**Task prompt**
Quote exactly, and only, the lines from the one with "obj.parent = None" through the end of the listing.

===== Collected data

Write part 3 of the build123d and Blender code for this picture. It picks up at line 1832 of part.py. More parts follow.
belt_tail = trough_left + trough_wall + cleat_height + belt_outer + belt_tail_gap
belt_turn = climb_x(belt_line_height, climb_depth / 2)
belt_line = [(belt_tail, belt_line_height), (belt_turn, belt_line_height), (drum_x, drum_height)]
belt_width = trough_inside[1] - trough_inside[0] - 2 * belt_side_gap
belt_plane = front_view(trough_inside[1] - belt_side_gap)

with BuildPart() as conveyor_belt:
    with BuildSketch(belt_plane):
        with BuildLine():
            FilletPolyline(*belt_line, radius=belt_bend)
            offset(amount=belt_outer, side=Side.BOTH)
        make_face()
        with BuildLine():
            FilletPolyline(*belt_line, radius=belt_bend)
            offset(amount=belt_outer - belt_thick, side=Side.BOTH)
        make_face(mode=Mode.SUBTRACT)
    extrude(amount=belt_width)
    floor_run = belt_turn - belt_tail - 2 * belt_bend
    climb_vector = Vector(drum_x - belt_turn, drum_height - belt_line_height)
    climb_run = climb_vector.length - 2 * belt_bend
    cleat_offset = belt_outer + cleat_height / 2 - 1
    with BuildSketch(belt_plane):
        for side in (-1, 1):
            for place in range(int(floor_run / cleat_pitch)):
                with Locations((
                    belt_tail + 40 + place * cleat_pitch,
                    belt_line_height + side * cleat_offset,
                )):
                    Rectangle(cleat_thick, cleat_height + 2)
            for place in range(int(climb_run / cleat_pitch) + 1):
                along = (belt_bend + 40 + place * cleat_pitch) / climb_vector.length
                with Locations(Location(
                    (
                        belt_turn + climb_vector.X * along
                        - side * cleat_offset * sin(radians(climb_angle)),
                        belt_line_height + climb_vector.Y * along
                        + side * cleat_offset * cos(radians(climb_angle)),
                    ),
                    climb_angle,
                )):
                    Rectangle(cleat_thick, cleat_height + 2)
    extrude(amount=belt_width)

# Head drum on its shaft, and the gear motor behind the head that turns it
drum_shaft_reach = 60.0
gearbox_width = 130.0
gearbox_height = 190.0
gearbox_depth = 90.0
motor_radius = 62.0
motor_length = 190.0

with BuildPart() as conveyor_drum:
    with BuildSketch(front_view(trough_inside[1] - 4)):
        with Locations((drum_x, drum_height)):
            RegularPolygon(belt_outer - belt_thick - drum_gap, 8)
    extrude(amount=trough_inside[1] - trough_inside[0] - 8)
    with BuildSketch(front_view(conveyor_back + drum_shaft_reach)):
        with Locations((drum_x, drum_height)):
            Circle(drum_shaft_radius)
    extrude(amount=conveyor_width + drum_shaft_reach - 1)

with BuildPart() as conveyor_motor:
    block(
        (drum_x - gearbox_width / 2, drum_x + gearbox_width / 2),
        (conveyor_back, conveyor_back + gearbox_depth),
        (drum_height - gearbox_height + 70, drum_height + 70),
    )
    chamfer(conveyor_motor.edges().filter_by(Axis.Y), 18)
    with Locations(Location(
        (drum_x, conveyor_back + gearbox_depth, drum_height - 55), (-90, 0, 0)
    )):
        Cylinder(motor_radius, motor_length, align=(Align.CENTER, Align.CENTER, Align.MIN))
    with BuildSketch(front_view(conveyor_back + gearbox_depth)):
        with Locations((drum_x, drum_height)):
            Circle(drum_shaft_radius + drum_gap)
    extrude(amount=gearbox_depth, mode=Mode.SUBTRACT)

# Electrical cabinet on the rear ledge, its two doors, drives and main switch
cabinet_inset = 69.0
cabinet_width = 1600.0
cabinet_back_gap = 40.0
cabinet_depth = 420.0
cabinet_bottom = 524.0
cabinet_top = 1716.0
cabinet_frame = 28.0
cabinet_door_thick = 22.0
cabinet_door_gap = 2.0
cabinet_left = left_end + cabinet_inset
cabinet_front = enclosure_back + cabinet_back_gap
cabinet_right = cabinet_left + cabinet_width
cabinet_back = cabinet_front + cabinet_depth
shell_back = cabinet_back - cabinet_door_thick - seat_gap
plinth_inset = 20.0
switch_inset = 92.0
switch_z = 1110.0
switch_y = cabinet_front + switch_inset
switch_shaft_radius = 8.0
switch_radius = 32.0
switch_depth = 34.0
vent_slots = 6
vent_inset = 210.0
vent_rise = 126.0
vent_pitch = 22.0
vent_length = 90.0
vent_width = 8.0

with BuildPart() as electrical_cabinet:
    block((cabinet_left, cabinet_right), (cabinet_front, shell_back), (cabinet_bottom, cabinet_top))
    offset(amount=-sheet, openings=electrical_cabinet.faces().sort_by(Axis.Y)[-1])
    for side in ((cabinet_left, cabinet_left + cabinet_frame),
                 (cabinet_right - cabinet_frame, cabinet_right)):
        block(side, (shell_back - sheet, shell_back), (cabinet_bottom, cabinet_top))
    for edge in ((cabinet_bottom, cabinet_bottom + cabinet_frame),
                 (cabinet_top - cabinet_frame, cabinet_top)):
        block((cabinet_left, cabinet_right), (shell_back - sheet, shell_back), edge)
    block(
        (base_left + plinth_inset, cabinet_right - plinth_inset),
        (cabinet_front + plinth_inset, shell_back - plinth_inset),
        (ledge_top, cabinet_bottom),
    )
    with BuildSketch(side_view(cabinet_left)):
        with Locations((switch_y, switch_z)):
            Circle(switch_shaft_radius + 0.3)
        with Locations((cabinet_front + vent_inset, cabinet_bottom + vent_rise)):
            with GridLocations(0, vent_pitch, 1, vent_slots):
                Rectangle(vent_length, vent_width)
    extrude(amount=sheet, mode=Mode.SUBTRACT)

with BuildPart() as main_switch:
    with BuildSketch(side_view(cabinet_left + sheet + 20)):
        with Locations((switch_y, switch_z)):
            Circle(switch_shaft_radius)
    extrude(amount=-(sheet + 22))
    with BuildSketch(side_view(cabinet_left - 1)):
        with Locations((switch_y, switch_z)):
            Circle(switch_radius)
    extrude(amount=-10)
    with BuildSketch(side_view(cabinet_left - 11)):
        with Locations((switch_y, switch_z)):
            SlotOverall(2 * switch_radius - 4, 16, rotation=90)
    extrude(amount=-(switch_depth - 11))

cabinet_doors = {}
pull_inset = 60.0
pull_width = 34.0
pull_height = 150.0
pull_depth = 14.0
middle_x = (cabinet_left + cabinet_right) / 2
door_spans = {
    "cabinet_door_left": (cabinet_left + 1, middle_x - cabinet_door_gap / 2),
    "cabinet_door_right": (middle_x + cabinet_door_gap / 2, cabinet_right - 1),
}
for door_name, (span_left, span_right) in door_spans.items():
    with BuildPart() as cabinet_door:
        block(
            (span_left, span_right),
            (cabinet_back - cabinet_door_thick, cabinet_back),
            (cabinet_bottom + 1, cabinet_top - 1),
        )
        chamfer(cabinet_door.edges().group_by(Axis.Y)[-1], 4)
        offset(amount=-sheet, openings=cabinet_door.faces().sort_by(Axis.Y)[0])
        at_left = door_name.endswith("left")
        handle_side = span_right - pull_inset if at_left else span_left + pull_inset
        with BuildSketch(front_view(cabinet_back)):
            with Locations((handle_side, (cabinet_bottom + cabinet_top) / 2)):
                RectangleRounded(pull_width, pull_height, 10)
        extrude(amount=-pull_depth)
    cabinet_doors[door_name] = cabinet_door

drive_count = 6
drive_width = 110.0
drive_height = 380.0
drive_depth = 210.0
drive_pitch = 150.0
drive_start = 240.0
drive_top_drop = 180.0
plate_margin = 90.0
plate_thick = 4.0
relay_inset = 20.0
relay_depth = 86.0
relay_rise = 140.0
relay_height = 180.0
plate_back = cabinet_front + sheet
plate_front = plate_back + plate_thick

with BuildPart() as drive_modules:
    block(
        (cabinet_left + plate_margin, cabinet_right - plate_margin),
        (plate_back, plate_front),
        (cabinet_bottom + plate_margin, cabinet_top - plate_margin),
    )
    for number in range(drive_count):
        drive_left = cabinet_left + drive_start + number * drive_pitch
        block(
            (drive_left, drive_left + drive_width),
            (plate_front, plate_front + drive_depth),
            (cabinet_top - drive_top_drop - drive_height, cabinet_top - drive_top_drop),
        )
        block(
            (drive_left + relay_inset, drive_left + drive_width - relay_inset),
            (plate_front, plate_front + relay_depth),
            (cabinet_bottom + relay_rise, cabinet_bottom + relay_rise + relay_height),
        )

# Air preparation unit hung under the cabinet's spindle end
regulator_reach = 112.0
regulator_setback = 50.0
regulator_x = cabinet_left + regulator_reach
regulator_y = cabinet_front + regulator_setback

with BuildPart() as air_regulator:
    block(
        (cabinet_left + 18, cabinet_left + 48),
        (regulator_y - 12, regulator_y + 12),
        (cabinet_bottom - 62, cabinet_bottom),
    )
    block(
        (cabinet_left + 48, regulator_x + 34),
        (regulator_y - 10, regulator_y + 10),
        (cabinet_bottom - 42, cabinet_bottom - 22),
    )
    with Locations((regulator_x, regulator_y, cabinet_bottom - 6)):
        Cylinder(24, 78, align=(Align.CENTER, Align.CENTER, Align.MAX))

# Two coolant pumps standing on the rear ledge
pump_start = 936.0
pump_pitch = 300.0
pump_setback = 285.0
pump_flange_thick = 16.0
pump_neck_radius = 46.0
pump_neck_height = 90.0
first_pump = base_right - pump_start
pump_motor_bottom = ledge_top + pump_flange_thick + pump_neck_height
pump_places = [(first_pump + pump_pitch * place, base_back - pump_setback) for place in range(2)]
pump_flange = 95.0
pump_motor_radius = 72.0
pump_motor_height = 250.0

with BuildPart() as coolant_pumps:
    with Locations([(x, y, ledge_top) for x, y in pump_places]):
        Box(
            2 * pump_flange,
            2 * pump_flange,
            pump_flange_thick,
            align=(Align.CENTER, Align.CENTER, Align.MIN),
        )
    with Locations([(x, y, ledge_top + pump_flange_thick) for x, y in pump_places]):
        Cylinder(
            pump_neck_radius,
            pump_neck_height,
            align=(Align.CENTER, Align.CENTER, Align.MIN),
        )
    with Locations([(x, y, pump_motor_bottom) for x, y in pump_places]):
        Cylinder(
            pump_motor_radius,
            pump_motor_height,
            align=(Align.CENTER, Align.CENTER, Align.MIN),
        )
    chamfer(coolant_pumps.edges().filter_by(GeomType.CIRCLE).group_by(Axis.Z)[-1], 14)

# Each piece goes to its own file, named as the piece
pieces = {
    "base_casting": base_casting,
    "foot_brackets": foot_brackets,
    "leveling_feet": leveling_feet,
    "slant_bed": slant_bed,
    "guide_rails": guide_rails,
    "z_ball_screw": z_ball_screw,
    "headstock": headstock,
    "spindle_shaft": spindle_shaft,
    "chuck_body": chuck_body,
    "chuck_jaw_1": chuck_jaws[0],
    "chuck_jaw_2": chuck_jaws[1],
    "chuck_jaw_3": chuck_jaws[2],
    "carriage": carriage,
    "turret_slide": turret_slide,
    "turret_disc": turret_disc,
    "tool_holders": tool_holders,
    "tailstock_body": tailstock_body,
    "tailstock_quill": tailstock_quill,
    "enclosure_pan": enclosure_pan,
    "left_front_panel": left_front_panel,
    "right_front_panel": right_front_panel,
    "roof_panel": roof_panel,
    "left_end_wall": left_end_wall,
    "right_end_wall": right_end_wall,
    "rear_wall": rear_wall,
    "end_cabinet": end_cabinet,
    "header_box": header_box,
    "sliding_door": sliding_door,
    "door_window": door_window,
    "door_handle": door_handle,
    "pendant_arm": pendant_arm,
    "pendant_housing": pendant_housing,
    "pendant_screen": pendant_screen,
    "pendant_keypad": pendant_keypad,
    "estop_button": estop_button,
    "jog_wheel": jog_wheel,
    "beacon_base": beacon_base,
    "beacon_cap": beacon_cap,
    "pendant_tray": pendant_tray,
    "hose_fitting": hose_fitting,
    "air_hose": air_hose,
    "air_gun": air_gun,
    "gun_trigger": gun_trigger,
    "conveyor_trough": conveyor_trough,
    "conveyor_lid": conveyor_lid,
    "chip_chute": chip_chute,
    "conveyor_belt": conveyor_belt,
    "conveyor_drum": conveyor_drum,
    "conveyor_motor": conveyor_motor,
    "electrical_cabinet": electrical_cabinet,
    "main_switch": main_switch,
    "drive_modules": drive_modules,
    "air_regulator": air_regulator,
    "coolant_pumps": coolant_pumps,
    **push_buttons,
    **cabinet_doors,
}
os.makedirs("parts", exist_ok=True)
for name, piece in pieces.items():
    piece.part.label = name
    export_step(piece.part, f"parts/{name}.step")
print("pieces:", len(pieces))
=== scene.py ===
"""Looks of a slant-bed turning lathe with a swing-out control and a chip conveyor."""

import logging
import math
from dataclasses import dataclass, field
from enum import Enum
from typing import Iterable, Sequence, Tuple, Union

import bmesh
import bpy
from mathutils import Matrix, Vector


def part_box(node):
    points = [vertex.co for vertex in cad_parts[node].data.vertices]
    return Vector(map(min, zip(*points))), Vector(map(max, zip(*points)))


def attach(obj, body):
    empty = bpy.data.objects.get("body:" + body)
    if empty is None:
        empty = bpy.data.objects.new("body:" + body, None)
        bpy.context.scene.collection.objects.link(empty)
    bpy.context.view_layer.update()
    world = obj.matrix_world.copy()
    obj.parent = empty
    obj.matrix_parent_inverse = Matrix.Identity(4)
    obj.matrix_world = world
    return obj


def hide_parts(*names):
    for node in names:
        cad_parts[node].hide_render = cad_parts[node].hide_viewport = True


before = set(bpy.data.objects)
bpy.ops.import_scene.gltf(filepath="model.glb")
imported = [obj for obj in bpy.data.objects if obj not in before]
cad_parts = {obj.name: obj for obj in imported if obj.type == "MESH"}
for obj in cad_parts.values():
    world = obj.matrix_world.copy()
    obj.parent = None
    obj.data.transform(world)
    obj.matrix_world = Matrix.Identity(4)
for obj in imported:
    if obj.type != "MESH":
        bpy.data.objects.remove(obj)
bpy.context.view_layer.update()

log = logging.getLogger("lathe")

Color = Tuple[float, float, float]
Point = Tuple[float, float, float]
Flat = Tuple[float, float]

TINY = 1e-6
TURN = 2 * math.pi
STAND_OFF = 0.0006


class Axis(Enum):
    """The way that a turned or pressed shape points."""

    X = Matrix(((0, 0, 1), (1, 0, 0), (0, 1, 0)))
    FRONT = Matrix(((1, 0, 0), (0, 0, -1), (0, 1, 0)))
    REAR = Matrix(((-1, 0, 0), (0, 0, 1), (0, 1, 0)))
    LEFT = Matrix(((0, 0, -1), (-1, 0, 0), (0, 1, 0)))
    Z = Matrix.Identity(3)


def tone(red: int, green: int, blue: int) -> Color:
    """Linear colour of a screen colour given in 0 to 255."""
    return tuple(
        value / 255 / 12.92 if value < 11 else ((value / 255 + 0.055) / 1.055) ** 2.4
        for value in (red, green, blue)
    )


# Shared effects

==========

**Written answer**
    obj.parent = None
    obj.data.transform(world)
    obj.matrix_world = Matrix.Identity(4)
for obj in imported:
    if obj.type != "MESH":
        bpy.data.objects.remove(obj)
bpy.context.view_layer.update()

log = logging.getLogger("lathe")

Color = Tuple[float, float, float]
Point = Tuple[float, float, float]
Flat = Tuple[float, float]

TINY = 1e-6
TURN = 2 * math.pi
STAND_OFF = 0.0006


class Axis(Enum):
    """The way that a turned or pressed shape points."""

    X = Matrix(((0, 0, 1), (1, 0, 0), (0, 1, 0)))
    FRONT = Matrix(((1, 0, 0), (0, 0, -1), (0, 1, 0)))
    REAR = Matrix(((-1, 0, 0), (0, 0, 1), (0, 1, 0)))
    LEFT = Matrix(((0, 0, -1), (-1, 0, 0), (0, 1, 0)))
    Z = Matrix.Identity(3)


def tone(red: int, green: int, blue: int) -> Color:
    """Linear colour of a screen colour given in 0 to 255."""
    return tuple(
        value / 255 / 12.92 if value < 11 else ((value / 255 + 0.055) / 1.055) ** 2.4
        for value in (red, green, blue)
    )


# Shared effects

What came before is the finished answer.